Let’s talk about US-EAST-1, everyone’s default AWS region. There are some good reasons to consider using alternatives. One – the energy mix in Virginia is unfortunately still weighted towards coal rather than renewable energy sources. The region has also had some significant outages. So customers can architect more resilient apps that also happen to take advantage of regions with lower carbon intensity when they consider redundancy. Of course redundancy carries its own increased footprint, but it’s almost certain that cloud redundancy is going to have a lower carbon footprint than traditional disaster recovery models.

Sustainability is now a pillar in the AWS Well-Architected Framework.

So Amazon is increasingly providing frames for its customers to think about sustainable choices. Humans are simple creatures. We want to feel good, to feel safe, to feel cool, to feel loved and desired. We want things to be easy. Convenience is the killer app. Amazon is a desire creation machine. If AWS makes it easy for us to lower our carbon footprints, and gives us a reason to do so, then we likely will. AWS touches pretty much every industry sector and company, and by giving us a lever to change its behaviour, it’s giving us a lever by which we can, and will, change our own.

Amazon’s Climate Pledge provides air cover for its carbon footprint mitigation strategies.

Amazon is committed to building a sustainable business for our customers and the planet. In 2019, Amazon co-founded The Climate Pledge—a commitment to be net-zero carbon across our business by 2040, 10 years ahead of the Paris Agreement.

AWS pledges to reach net-zero carbon emissions across all operations by 2040. It has pledged to power all of its operations by renewable energy by 2025. It is also investing $2bn in decarbonisation technologies. Amazon claims to be the biggest buyer of renewable energy in the US today. It is encouraging other corporations to make similar Climate Pledges.

And yet as we know, pledges don’t always amount to action. Which is where we come in. We are, after all, the voice of the customer.
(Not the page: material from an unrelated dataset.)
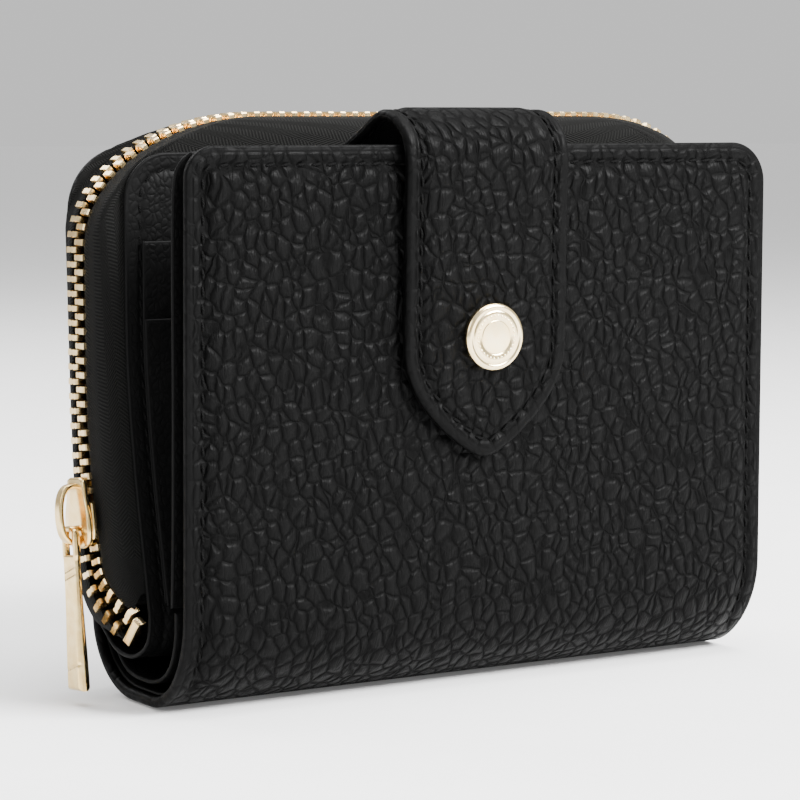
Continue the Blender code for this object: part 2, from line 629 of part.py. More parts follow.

Amazon is the greatest engine for commerce in history. The company’s driving principle – “customer obsession” – implies that its strategic and tactical choices are always about customer requirements. But here is the thing. Amazon makes buying things as easy as thinking about them. One-click. Amazon Prime. Amazon Go – just walk in and grab some stuff for lunch and walk out – you don’t even need to make a contactless payment.

This is how easy it should be for its customers to make sustainable choices. The calculator needs to be as easy and familiar as one click shopping.
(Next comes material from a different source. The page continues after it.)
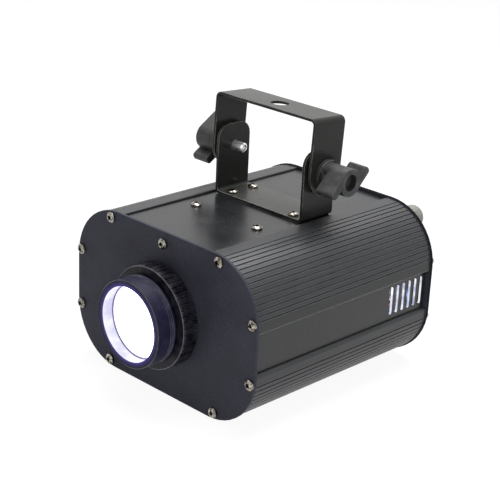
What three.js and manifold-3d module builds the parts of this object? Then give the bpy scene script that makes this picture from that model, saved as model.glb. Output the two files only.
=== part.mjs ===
// A small LED gobo projector, in millimetres, +Z up, lens towards -Y. Four ribbed corner
// extrusions and four flat panels stand between two rounded end plates. A lens barrel with a
// focus ring is on the front plate, and a yoke hangs the housing from a bracket on its top.
import * as THREE from "three";
import { mergeVertices } from "three/addons/utils/BufferGeometryUtils.js";
import Module from "manifold-3d";

const wasm = await Module();
wasm.setup();

// Clearances, and how finely round shapes are cut
const SEAT_GAP = 0.1; // between faces that are screwed together
const SLIDE_GAP = 0.3; // round a panel in its slot, and round all that turns or slides
const OVERRUN = 1; // how far a cutter passes the face that it cuts
const MERGE_DISTANCE = 0.0001;
const SMALL_SIDES = 10;
const PIN_SIDES = 24;
const ROUND_SIDES = 40;
const CORNER_STEPS = 6;
const BEND_STEPS = 3;
const CROWN_STEPS = 5;
const SLOT_END_STEPS = 6;
const HEX_SIDES = 6;
const SQUARE_TURN = Math.PI / 2;
const HALF_TURN = Math.PI;
const FULL_TURN = 2 * Math.PI;

// Housing
const HOUSING_WIDTH = 160;
const HOUSING_HEIGHT = 104.6;
const HOUSING_LENGTH = 159;
const SIDE_STRAIGHT = 30; // upright edge of the end plates between their rounded corners
const PLATE_SHEET = 2;
const BODY_INSET = 0.7; // how far the plates stand proud of the extrusions
const SHELL_WALL = 2.3;
const TOP_LIP_WALL = 1;
const TOP_LIP_SETBACK = 3.2; // from the start of the corner arc to the lip over the top panel
const SIDE_LIP_SETBACK = 2.2; // from the end of the corner arc to the lip over the side panel
const PANEL_SHEET = 1.5;
const PANEL_LAP = 2.7; // how far a panel reaches under a lip
const RAIL_WALL = 1.6;
const GROOVE_COUNT = 15;
const GROOVE_WIDTH = 0.9;
const GROOVE_DEPTH = 0.7;
const FIRST_GROOVE_DEG = 10;
const LAST_GROOVE_DEG = 81.3;

// Screws, and the channels in the extrusions that take them
const CHANNEL_RADIUS = 2.6;
const TOP_CHANNEL_INSET = 4.1; // from the plate's rounded outline
const TOP_CHANNEL_DEG = 8.5; // from upright, about the centre of the corner arc
const SIDE_CHANNEL_INSET = 3.5;
const SIDE_CHANNEL_DEG = 83.9;
const CENTRE_SCREW_INSET = 7.6;
const SCREW_HEAD_RADIUS = 3.35;
const SCREW_HEAD_HEIGHT = 2;
const SCREW_SHANK_RADIUS = 1.35;
const LONG_SCREW = 10;
const SHORT_SCREW = 5;

// Side vents
const VENT_COUNT = 6;
const VENT_WIDTH = 3.2;
const VENT_HEIGHT = 19.2;
const VENT_PITCH = 5.75;
const VENT_END_MARGIN = 7.25; // from the last vent's middle to the housing's rear face

// Bracket on the top panel
const BRACKET_LIP_GAP = 1.5; // from an ear's outer face to the lip beside it
const BRACKET_DEPTH = 27.7;
const BRACKET_SHEET = 1.8;
const BRACKET_BEND = 3.4;
const BRACKET_CENTRE_Y = 91.9;
const BRACKET_PIVOT_HEIGHT = 30.1; // above the top panel
const BRACKET_EAR_RISE = 14.6; // above the pivot
const BRACKET_EAR_RADIUS = 9;
const BRACKET_SCREW_INSET = 11; // from an ear's outer face
const BRACKET_SCREW_Y = 9.4;

// Yoke, clamp knobs and studs
const YOKE_ARM_GAP = 2.8; // between a bracket ear and a yoke arm
const YOKE_DEPTH = 26.9;
const YOKE_SHEET = 1.8;
const YOKE_BEND = 4;
const YOKE_REACH = 35.2; // from the pivot to the top of the strip
const YOKE_LEAN_DEG = 3.4;
const CLAMP_HOLE_RADIUS = 6;
const STUD_RADIUS = 3;
const STUD_REACH = 9.4; // past the ear's inner face
const STUD_CHAMFER = 0.8;
const WASHER_RADIUS = 9;
const KNOB_LENGTH = 20.4;
const KNOB_BOSS_RADIUS = 8.75;
const KNOB_FOOT_RADIUS = 10;
const KNOB_FOOT_LENGTH = 3.4;
const KNOB_RECESS_RADIUS = 5.25;
const KNOB_RECESS_DEPTH = 4;
const KNOB_FLOOR = 1.2; // between the recess and the end of the stud's bore
const KNOB_WING_REACH = 15.5;
const KNOB_WING_THICKNESS = 5.5;
const KNOB_WING_LENGTH = 13; // along the knob's axis, back from its outer face
const KNOB_WING_CORNER = 2;
const RIGHT_KNOB_DEG = 45;
const LEFT_KNOB_DEG = 148;

// Focus ring, barrel and lens
const RING_WALL = 3.7; // from the guide's slide gap to the top of the ribs
const RING_LENGTH = 11;
const RING_RIB_COUNT = 56;
const RING_RIB_DEPTH = 0.8;
const RING_COLLAR = 2;
const GUIDE_WALL = 3.2;
const GUIDE_FLANGE_STEP = 7.5; // from the guide's tube to the flange's rim
const GUIDE_FLANGE = 3;
const GUIDE_TAB_HALF_WIDTH = 7;
const GUIDE_TAB_RISE = 3.5;
const GUIDE_INNER_REACH = 10; // behind the flange
const BARREL_REACH = 26.7; // in front of the front plate
const BARREL_NECK_RADIUS = 25;
const BARREL_WALL = 4;
const BARREL_CELL_STEP = 2.3; // from the neck out to the lens cell
const BARREL_CELL_LENGTH = 13.5;
const BARREL_EDGE = 0.6;
const BARREL_MOUTH_DEPTH = 11;
const BARREL_TAIL = 8; // behind the front plate's front face
const LENS_RIM_GAP = 0.4;
const LENS_EDGE = 2.8;
const LENS_CROWN = 2.6;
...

Amazon is a client, and I am an Amazon customer. I would like to think Amazon doesn’t actually make me buy things I don’t need, but it certainly makes it absurdly easy to do so. Does consumption have an environmental cost? Of course it does. One of the foundations of Amazon excellence is supply chain and logistics excellence. Combine that with superb customer service, and why wouldn’t you buy more stuff? But consumption always has an environmental cost.

And so let’s talk about Amazon Web Services itself. AWS completely revolutionised IT. It made technology use and adoption far easier than it ever had been before. There was no longer any need to ask for permission, no need to go through procurement, or ask your IT department for a database or server. Just give your credit card details and go. AWS as a packaging exercise for cloud delivered services, changed everything. But now we need to move beyond convenience to sustainability and that’s where calculators and measurement comes in.

Carbon Pledges and corporate values statements aside, very few companies today make technical decisions based on carbon footprint. AWS competitors such as Google Cloud and Azure have both been somewhat more aggressive about using renewable energy for their public cloud buildout, which has not so far been a major or notable differentiator from a customer acquisition perspective.

Google Cloud has a carbon calculator too – allowing customers to track their carbon emissions by region, product and month. Microsoft offers an Emissions Impact Dashboard.

AWS is obviously well placed to change customer behaviours at scale, but the onus is also on us to encourage that to happen. We need to demand more. We need to make it clear that Amazon needs to move further and faster. One way to do so is to use the Customer Carbon Footprint tool, and provide feedback asking for improvements. AWS product groups do listen, so be noisy about it.

And be sure to use U.S. West (Oregon), GovCloud (U.S. West), Europe (Frankfurt), Canada (Central) and Europe (Ireland) because AWS cites them for their environmental credentials.

Disclosure: AWS, Google, and Microsoft are RedMonk clients.

2 comments

  1. The slide/quote shown was from 2019, and in 2022 most of the AWS regions in Europe and the USA are “green”. The remaining work to do is largely in Asia, and to keep up with growing capacity demands everywhere. A lot of customers find their carbon footprint from energy use is zero or close to it already.

    1. Hi Adrian,
      Most regions are “green” because AWS buy renewable energy credits, not because CO2 is not emitted. It’s quite different from emitting no CO2.

      Low CO2 emitting region is a much better answer but the number of such regions must be pretty low since AWS does not communicate this information (while Google Cloud actually does).